A new technology co-developed by TTR and Macrovision. Its aim is to prevent purchasers of audio CDs (and soon DVD and other digital formats) from ripping audio digitally from the CDROM drive to their hard disk.
It accomplishes this by purposely dirtying up the bitstream just enough that most CD player error correction can interpolate it out. However, a CD-ROM drive will either halt when reading the data, or produce an unlistenable result.
According to New Scientist magazine, the technology adds small bursts of noise into the digital stream. To what degree is yet unknown, but according to listeners, the results were unnoticeable.

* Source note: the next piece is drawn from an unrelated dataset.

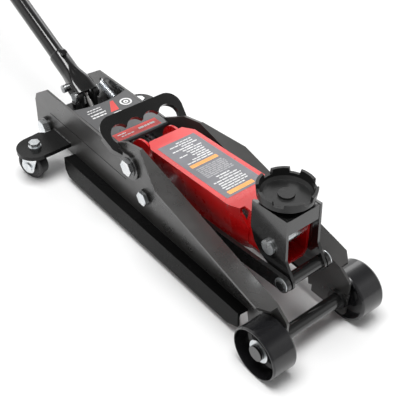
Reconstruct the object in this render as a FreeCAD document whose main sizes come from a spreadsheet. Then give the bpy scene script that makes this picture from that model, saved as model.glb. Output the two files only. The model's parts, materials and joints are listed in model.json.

Many audiophiles however, are not pleased with this idea, as it degrades the original sound, and thus you do not get the full experience of the original recording.
It harkens back to the days before SCMS, when the RIAA proposed that a form of copy protection that applied a sharp notch filter at 3.8Khz. This sudden drop in frequency could be detected by consumer equipment, and thus prevent recording. (SCMS, while I don't like it, at least didn't degrade the quality of the sound.) The problem becomes when a consumer CD player isn't up to par with its error correction (i.e.: it's old, or only has 4x oversampling, etc.), or the lens is dirty, what have you. Then the internal correction can't process the noise properly, and you don't get what you paid for.
This system also poses a problem in the realm of fair use rights.